In its recently conducted Q4 earnings call, Dish Network called T-Mobile as “anti-competitive.” This was in reference to T-Mobile’s plans to shut down its legacy 3G CDMA network on January 1, 2022. Once the shut down takes place, this will mean a loss of hundreds of millions of dollars for Boost Mobile and will also affect millions of customers. 

According to Stephen Stokols, head of Boost Mobile, plans have already been set in place to migrate Boost customers. But according to the executive, they are working at a pace that aligns with their organic churn and upgrades. The January 22 CDMA shutdown schedule, however, adds pressure for the company to complete its plans 18-24 months earlier.

Before Dish decided to acquire Boost, it signed a seven-year MVNO deal that would allow its customers to continue using T-Mobile’s network. This is enough time for Dish to build its own 5G network. With this agreement, the Federal Communications Commission (FCC) and Department of Justice (DoJ) decided to approve the proposed merger between T-Mobile and Sprint.  
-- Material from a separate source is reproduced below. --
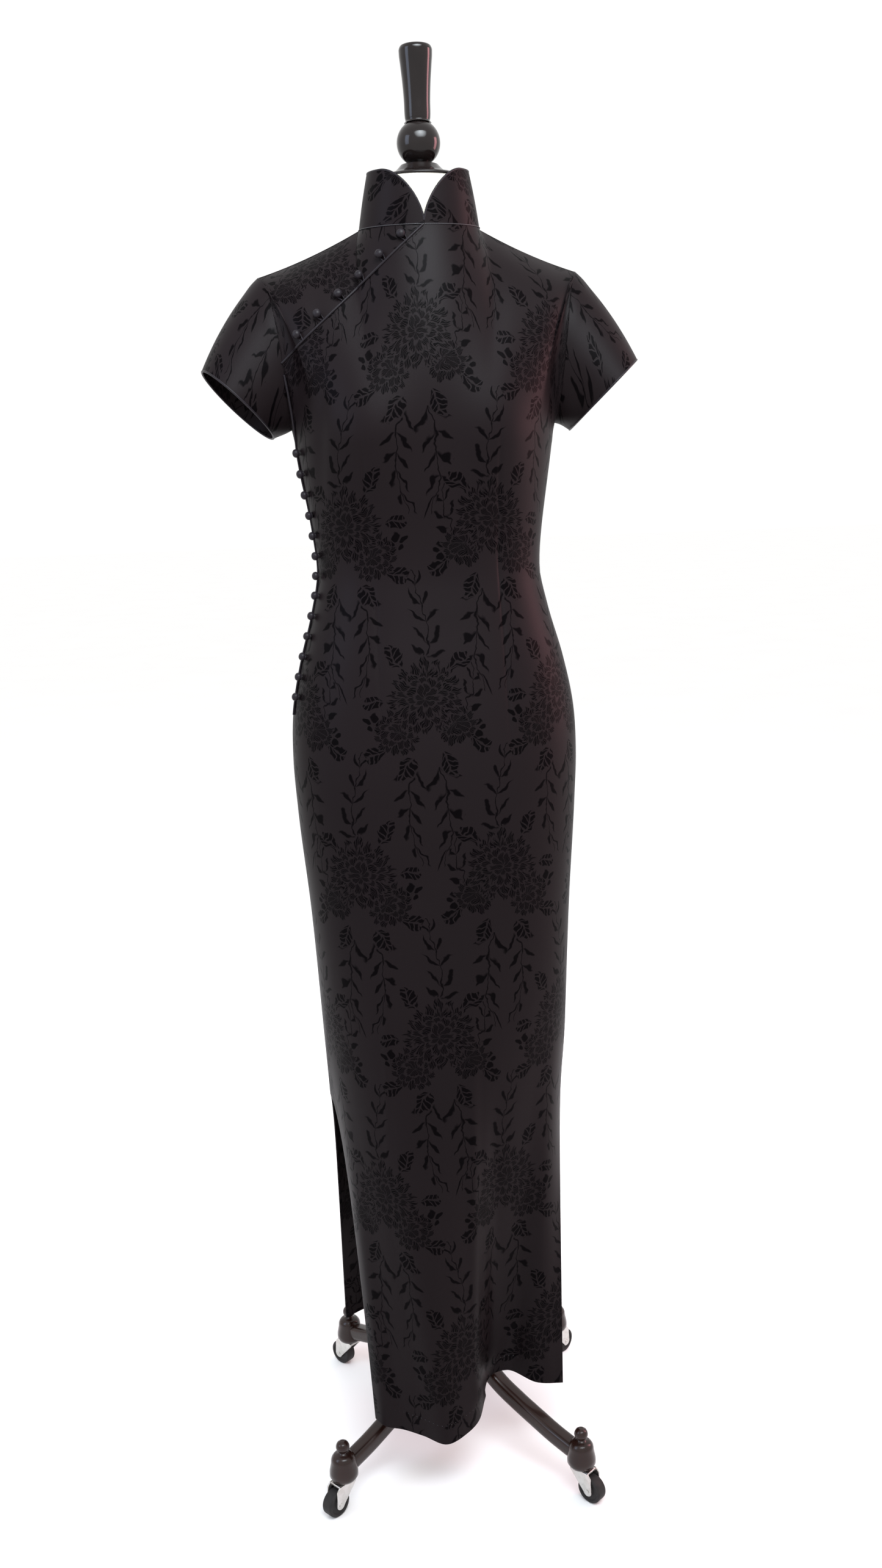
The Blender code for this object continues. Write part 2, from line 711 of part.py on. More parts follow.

As of this writing, Boost has over 9 million subscribers. The impending CDMA shutdown will affect millions of those customers and will leave them without a network, unless they purchase a new device, SIM, and upgrade their software. The only solution is for Dish or Boost to rollout its upgrades earlier than anticipated. 

With this option, Dish needs to find a way to accelerate its efforts and invest for a premature upgrade. Dish believes that while this is a huge cost, it still is an investment they have to make. Otherwise, their whole business will be significantly affected. 

There is a chance that the government will step in and help out with this concern of Dish’s. But right now, the FCC has not commented on any action they intend to take. There’s also a possibility that T-Mobile will push back the CDMA network shutdown to a later date. But if it has any plans to do so, Dish needs to know as soon as possible.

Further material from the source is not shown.